Свора пацанов сбилась в кучу, онемев от ужаса. По полу, потолку
камеры текла кровь. А Огрызок, как обезумевший, только вошел во вкус. Вот он вырвал из кодлы того, кто совал его головой в парашу. И ухватив за ноги, едва не разодрал пацана пополам, но охранники подоспели. Скрутили, сбили, смяли, уволокли в одиночную камеру, где целую неделю тюремный врач лечил приступ буйного помешательства. Держал Кузьму на уколах и таблетках. У Огрызка отчаянно болела голова. Он ходил шатаясь. Не ел, не пил, лишился сна. Все тело, словно чужое, не слушалось его.— Успокойтесь, Кузьма. Это скоро пройдет. Это состояние аффекта! Оно случается редко, но проявляется лишь в экстремальных ситуациях. Мы, медики, называем такой всплеск вспышкой задавленного достоинства. Такое с каждым может случиться. Постарайтесь выкинуть из памяти, забыть скорее.
— Силен же ты, прохвост! Пятерых пацанов на всю жизнь калеками оставил. А троих и вовсе загробил. Я б тебя за такое, не раздумывая, к стенке поставил и своими руками из автомата уложил, — сказал охранник, принесший обед.

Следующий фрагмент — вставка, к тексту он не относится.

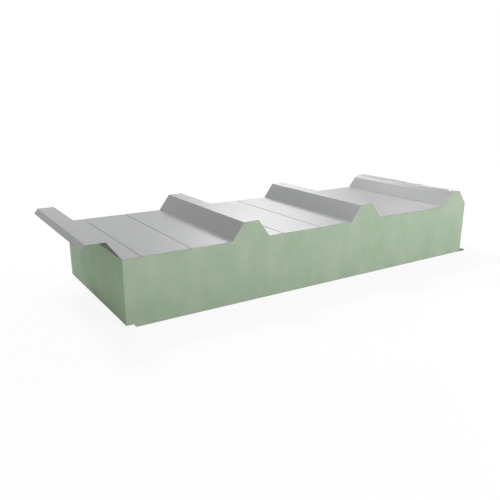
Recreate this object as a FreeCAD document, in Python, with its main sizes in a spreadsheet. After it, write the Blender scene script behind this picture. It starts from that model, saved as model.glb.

Вскоре Кузьма услышал стук из соседней камеры. О нем — Огрызке — уже знала вся тюрьма. Его поздравляли и поддерживали, его хвалили и советовали держаться. Ему сообщили, что на воле запахло амнистией. От таких новостей Кузьме и впрямь легче стало. Впервые он уснул так, что разбудить целых двое суток не могли ни охрана, ни стук соседей по камере. Когда Огрызок проснулся, его вызвали на допрос к
следователю. Но уже не в прокуратуру. Следователь сам приехал в тюрьму. Потому что охрана, видевшая, слышавшая о расправе Кузьмы с пацанами, не хотела рисковать собой.
— Ему, гаду, терять нечего. Вышка обеспечена. Одним больше или меньше, даже этого паскуду только один раз расстреляют. Ну а нам какой смысл? Кто может гарантировать, что этот псих на нас не оторвется. Он — худой, а вон чего наворочал. Пусть следователь сам с ним разбирается, — заявили в спецчасти.
Кузьма, едва ступив на порог кабинета, побледнел, увидев следователя. И сказал осипшим голосом:
— Я выражаю вам недоверие и отказываюсь не только говорить, а и видеть вас, — повернулся лицом к ошарашенной от удивления охране и, не дожидаясь, пока она придет в себя, пошел в камеру.
На следующий день Огрызка вызвал новый следователь.
Он не давил, не вытягивал показаний, не пугал и ничего не обещал.
Допросил коротко, сухо. Кузьму это удивило и насторожило. И Огрызок решился на вопрос:
— Скажите, гражданин следователь, то верняк, что амнистия ожидается?
— Правда. Со дня на день. А вас с чего заинтересовала она? — глянул тот холодными, серыми глазами.
— Что ж, выходит, мне на нее уже не стоит надеяться? — спросил потерянно.
— Конечно, нет, — сказал сухо.
Кузьма, спотыкаясь, пошел к двери. Охраны за нею не оказалось. И Огрызок вмиг смекнул.
Юркнул во двор тюрьмы. Приметив машину, вывозившую с территории мусор, мигом слетел в контейнер и, затаив дыхание, ждал, когда его вывезут из зоны.
Ждать долго не пришлось.
Едва услышал скрежет ворот, закрываемых за машиной, подождал немного и выскочил из контейнера, облепленный очистками, выброшенными с кухни, кишками селедки, какой-то зловонной грязью.
Хорошо, что на улицах города уже темнело, и Огрызок отряхнулся и умылся у первой встречной колонки. Но проходившие мимо люди в ужасе отскакивали от вони, исходившей от Кузьмы.